┌──

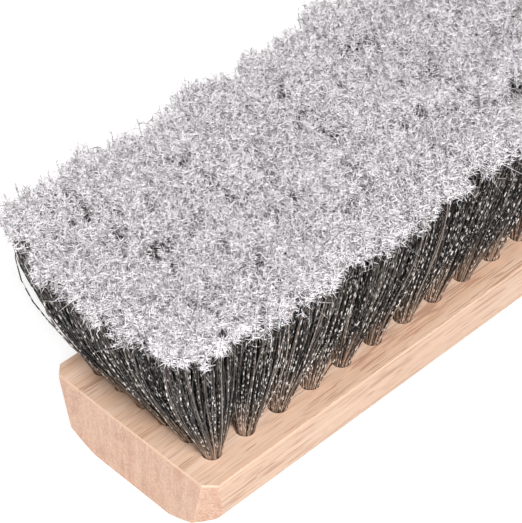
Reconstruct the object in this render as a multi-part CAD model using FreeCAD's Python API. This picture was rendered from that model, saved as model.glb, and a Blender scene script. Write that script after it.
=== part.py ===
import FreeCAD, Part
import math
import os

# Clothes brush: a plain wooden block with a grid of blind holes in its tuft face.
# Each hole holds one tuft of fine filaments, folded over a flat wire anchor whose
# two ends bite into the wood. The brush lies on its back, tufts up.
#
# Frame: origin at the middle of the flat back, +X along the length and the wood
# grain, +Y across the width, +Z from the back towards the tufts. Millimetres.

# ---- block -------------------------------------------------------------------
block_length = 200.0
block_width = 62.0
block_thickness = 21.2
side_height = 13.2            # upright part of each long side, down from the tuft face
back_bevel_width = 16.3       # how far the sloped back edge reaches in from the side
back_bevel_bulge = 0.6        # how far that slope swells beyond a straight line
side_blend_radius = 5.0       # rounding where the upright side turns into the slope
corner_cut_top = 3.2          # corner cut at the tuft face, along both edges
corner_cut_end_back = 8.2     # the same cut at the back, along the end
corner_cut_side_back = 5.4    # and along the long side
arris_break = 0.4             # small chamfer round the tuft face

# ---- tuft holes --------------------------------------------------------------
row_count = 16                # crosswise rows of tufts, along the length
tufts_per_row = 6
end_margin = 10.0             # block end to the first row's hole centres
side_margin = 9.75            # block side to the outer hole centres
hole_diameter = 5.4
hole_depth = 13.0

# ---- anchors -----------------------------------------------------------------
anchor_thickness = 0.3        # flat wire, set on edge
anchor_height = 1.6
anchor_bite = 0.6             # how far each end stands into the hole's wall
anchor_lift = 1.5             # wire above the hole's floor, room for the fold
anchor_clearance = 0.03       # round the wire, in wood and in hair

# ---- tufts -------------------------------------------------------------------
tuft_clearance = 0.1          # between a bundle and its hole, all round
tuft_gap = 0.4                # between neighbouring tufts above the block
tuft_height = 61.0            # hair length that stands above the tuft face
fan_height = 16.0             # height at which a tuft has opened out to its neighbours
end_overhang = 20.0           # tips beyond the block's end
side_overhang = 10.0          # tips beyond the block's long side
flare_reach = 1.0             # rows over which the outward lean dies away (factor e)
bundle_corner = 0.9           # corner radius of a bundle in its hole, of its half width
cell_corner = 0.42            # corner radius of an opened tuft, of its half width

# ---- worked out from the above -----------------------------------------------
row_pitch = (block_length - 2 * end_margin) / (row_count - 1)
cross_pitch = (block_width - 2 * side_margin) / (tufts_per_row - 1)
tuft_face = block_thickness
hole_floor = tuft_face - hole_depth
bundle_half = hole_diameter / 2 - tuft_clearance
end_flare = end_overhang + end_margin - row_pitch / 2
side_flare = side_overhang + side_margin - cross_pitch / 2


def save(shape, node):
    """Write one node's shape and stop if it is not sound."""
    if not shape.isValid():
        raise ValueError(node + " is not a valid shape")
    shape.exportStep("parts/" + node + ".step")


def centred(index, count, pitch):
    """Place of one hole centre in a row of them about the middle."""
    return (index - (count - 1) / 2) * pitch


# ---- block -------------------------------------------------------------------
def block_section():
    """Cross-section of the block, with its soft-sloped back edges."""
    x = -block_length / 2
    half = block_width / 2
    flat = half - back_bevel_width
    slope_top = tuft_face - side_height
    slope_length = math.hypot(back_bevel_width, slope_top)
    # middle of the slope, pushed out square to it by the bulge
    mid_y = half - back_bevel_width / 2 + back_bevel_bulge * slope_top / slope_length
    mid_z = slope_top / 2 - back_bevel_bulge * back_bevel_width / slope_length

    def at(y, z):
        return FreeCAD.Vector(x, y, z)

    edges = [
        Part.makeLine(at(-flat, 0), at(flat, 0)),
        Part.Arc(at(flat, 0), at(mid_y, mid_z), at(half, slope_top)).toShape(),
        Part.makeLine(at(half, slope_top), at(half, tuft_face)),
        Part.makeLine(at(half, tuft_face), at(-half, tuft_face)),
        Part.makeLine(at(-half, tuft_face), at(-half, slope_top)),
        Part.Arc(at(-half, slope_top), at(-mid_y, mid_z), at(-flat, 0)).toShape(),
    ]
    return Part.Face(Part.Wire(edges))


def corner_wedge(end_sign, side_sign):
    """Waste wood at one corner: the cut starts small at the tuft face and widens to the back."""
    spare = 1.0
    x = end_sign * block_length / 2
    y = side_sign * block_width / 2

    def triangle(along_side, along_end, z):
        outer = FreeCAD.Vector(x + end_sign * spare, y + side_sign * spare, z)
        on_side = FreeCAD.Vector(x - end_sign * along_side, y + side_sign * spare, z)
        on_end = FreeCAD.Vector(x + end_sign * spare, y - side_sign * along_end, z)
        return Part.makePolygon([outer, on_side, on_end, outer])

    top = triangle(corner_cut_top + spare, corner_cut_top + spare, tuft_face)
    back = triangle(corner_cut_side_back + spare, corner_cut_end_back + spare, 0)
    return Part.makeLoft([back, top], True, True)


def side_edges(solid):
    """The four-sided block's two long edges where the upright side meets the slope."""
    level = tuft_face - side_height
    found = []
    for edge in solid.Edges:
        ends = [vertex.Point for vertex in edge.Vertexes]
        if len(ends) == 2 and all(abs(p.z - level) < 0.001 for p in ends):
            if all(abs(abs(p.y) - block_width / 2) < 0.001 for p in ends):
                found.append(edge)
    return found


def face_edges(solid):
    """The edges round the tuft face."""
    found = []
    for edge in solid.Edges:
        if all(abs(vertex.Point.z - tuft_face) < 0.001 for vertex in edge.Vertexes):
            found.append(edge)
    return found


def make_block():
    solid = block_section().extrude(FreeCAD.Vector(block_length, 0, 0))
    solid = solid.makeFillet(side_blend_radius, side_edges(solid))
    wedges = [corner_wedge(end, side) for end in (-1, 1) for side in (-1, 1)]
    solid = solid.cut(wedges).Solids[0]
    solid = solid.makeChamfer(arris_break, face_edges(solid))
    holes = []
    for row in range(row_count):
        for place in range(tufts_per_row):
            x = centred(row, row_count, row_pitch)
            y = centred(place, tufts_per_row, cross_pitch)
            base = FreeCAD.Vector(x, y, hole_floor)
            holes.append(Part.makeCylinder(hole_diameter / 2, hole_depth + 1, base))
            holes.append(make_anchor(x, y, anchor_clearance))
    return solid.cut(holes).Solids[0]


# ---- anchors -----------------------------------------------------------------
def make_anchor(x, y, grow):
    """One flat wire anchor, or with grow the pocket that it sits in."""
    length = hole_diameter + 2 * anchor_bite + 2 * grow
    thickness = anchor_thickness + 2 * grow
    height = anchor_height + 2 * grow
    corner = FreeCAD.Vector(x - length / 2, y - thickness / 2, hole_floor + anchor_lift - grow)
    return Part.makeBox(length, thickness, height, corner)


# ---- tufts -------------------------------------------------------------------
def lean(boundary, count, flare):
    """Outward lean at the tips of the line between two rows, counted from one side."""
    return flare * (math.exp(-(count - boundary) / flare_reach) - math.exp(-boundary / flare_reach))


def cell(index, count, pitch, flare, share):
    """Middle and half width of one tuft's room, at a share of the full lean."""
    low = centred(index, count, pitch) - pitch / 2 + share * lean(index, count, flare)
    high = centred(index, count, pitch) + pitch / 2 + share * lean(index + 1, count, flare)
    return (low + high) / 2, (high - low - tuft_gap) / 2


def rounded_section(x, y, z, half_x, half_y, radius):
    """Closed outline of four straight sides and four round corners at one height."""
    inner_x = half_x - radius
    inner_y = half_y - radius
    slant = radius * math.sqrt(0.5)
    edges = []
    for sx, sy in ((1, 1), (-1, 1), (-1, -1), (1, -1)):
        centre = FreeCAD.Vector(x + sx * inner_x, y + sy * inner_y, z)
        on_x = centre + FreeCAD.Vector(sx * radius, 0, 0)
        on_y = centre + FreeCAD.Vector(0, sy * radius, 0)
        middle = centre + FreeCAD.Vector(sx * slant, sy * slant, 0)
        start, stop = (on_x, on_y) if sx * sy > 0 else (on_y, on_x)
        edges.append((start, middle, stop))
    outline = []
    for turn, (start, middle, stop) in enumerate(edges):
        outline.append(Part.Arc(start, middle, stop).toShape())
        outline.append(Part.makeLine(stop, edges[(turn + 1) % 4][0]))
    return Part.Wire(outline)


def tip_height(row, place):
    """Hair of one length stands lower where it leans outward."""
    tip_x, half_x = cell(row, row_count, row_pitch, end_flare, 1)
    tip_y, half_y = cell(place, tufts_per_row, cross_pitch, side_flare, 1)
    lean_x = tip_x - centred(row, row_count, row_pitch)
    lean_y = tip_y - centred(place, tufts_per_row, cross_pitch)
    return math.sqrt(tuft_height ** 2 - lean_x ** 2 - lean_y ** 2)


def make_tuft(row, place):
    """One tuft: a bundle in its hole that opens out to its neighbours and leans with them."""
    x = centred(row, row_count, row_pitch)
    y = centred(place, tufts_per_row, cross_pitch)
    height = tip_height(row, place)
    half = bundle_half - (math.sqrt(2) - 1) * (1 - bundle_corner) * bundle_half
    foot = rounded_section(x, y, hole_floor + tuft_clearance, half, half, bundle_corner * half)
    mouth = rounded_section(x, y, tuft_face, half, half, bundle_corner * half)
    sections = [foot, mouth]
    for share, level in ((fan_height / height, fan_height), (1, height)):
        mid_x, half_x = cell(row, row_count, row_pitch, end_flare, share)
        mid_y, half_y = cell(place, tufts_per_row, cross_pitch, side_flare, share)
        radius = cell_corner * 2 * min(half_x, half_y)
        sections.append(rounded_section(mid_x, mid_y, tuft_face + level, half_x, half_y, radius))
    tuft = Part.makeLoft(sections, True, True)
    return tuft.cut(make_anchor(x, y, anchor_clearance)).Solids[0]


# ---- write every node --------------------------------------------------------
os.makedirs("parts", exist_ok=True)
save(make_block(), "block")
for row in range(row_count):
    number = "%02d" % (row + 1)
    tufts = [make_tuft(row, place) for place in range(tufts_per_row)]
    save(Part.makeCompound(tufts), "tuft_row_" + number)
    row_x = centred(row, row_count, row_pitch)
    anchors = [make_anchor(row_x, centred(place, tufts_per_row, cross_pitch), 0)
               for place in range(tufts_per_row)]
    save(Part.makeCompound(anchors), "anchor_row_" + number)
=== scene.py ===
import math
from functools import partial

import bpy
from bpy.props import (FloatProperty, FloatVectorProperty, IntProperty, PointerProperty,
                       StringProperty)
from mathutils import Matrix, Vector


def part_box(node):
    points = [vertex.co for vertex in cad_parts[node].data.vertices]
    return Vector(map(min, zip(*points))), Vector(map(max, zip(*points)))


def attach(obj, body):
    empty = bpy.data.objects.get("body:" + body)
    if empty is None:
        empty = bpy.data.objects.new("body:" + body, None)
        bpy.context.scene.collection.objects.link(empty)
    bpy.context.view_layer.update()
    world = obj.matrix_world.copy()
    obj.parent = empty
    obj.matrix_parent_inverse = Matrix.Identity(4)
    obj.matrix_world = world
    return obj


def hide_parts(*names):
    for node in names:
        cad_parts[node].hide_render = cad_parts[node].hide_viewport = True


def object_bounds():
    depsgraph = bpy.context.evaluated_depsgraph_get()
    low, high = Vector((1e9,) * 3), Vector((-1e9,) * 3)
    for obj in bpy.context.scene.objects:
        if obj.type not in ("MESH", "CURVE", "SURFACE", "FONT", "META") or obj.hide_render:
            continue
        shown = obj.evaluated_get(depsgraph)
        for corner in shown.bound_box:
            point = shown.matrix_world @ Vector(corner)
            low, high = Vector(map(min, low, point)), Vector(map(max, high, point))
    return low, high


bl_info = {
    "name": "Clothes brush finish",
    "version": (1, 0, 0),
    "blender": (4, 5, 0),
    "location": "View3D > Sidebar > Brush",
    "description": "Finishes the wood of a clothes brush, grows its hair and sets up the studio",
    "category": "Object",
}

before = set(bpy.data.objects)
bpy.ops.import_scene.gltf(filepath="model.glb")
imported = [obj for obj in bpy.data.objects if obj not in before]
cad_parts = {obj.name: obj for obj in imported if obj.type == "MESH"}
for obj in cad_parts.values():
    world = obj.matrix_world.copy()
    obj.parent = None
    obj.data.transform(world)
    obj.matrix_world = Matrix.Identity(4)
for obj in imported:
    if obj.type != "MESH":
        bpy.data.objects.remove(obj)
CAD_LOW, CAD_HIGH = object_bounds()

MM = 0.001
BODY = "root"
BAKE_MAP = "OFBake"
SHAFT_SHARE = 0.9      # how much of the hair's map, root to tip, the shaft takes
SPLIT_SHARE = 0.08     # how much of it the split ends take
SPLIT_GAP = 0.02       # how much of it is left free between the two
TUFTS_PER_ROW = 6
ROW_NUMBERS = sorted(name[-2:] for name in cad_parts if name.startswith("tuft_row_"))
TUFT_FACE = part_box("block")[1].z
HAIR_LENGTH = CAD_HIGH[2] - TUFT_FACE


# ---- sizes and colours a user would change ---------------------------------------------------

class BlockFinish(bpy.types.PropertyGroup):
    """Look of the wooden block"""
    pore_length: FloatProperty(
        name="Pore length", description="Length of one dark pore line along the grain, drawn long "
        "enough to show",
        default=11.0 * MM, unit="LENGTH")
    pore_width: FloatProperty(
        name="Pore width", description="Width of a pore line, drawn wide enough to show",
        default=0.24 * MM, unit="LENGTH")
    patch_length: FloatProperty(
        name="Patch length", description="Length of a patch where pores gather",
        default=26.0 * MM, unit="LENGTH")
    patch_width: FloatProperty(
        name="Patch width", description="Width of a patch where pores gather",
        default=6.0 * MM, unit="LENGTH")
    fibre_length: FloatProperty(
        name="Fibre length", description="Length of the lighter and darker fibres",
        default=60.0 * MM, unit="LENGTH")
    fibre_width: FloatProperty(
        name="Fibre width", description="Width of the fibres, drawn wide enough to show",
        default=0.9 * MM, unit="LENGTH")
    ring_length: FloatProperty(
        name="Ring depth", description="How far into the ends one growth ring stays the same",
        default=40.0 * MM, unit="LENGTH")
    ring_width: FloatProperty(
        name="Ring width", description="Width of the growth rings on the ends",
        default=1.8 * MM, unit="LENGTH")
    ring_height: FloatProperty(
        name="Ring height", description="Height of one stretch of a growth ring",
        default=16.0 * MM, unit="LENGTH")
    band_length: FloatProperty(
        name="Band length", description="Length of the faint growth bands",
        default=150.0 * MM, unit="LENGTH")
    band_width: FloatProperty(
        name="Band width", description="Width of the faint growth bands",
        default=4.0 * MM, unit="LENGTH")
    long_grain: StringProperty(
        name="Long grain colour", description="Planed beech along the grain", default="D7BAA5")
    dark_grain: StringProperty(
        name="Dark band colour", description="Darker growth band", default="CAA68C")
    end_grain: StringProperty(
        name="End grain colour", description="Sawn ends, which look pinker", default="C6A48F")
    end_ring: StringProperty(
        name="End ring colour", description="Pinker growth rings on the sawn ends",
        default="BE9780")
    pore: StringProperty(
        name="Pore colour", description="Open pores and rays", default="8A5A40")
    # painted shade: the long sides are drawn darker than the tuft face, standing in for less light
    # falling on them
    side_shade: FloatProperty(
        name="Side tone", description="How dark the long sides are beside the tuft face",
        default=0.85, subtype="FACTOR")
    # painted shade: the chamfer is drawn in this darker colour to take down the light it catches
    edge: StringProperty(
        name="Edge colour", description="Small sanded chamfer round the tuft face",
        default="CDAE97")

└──

**What you will do**
Give back the listing exactly, please, from its first line to the line containing "# grain, +Y", inclusive, and nothing past that line.

**Written solution**
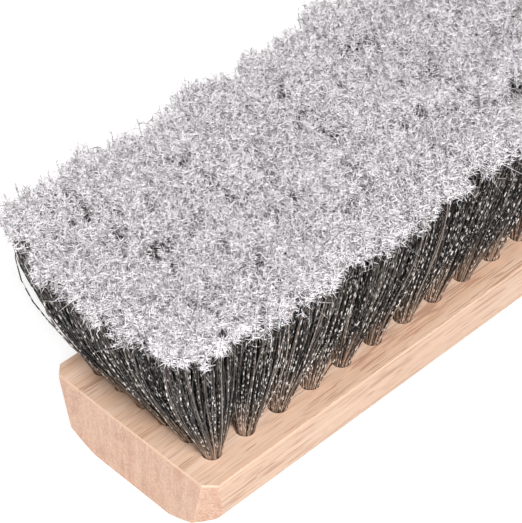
Reconstruct the object in this render as a multi-part CAD model using FreeCAD's Python API. This picture was rendered from that model, saved as model.glb, and a Blender scene script. Write that script after it.
=== part.py ===
import FreeCAD, Part
import math
import os

# Clothes brush: a plain wooden block with a grid of blind holes in its tuft face.
# Each hole holds one tuft of fine filaments, folded over a flat wire anchor whose
# two ends bite into the wood. The brush lies on its back, tufts up.
#
# Frame: origin at the middle of the flat back, +X along the length and the wood
# grain, +Y across the width, +Z from the back towards the tufts. Millimetres.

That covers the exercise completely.